Tan Sri Ramon Navaratnam, director of think tank Asian Strategy and Leadership Institute (ASLI), said the comparison was wrong as the two citizenship exercises were carried out for different reasons.
 
“This is not a fair comparison. One was for independence whereas the other was for votes. The motive for granting them citizenship (in Sabah) was to fish for votes and purely political. Citizenship was one of the negotiation points for Merdeka.
 
“The British would not have given independence so easily if the non-Malays were denied citizenship. They had been there for many generations and had toiled to develop the country,” Navaratnam told fz.com in a phone interview.
 
Malaysia should stop harping on the citizenship agreement made during the struggle for independence and focus on the road ahead, Navaratnam added.
 
“There are so many challenges that we as a nation face today like corruption, cronyism, declining competitiveness and poor education policies.
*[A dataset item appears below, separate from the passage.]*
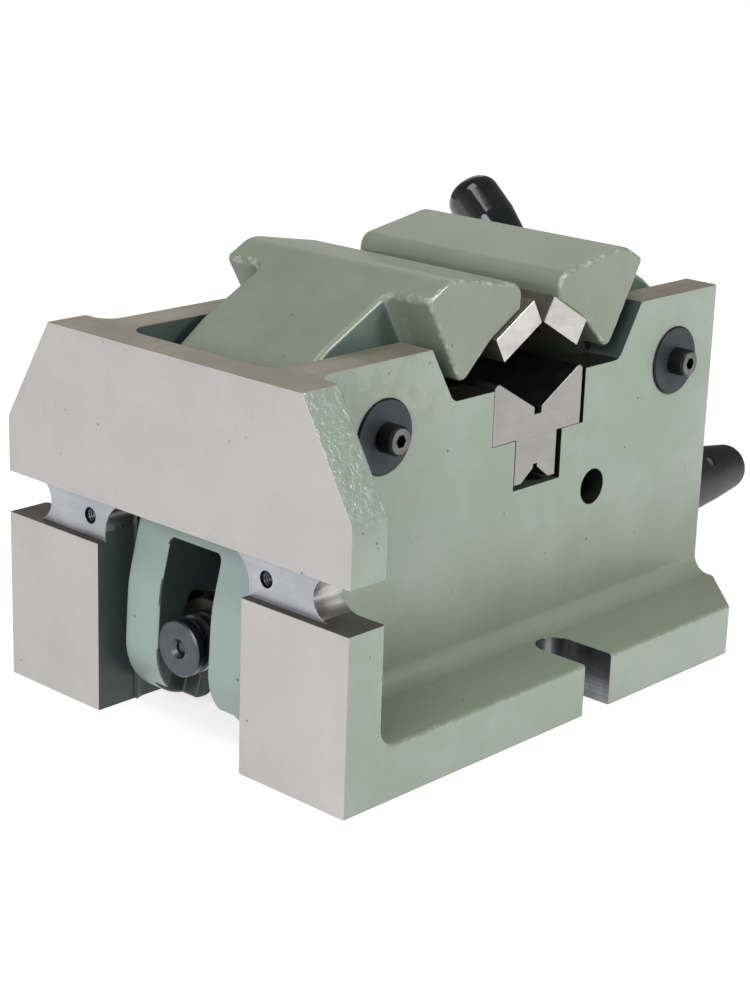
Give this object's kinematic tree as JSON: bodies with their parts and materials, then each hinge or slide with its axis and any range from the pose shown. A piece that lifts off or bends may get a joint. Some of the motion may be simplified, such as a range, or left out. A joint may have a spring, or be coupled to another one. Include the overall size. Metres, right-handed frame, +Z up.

Mahathir’s remarks are contrary to the 1Malaysia concept,” said Navaratnam, who had served the government for three decades.
 
Mahathir had on Thursday admitted to granting citizenship to foreigners in Sabah but maintained it was done lawfully.
 
But Mahathir sought to justify his administration’s move by alleging that Tunku Abdul Rahman dished out citizenship to one million people who were “not qualified and not even tested”.
 
Although Mahathir did not specify who these one million people were, his remarks were seen as a reference to the many Malayans of Chinese and Indian descent who were given citizenship when independence was being negotiated with the British powers.
 
Pre-independence, the proposal to give citizenship to non-Malays was a contentious and arduous process that took several years of multi-party negotiations.
 
Malaya in 1957 had a population of 5.2 million people comprising 2.2 million Malays and indigenous people and, three million non-Malays, according to a book entitled Malaysia: The Making of A Nation by Cheah Boon Kheng.
 
In similar vein, Centre for Policy Initiatives director Dr Lim Teck Ghee said Mahathir had no basis to compare the two historical situations.
 
“What Tunku Abdul Rahman did was open, transparent and with the support of key stakeholders when he agreed to the citizenship clause.
 
“What Mahathir did was opaque, hidden, known only to a few plotters and basically unjustifiable at the time, today and in the future,” Lim said in an e-mailed response.
 
Lim added that Mahathir’s remarks was typical of the latter’s “diversion strategy” aimed at shoring up Malay support by stoking racial sentiments.
 
Sabah’s large influx of foreign nationals has been a contentious issue for many years as locals fear an altering of local demographics.
 
Foreign nationals make up over 27% or 889,000 of Sabah’s 3.2 million population, according to witness evidence during the current royal commission of inquiry to investigate the issue of undocumented immigrants in the state.
 
Aside from altering the state’s demographics, Project IC in Sabah was also alleged to be an exercise to give foreign nationals, mostly from the Philippines and Indonesia, citizenship in exchange for votes.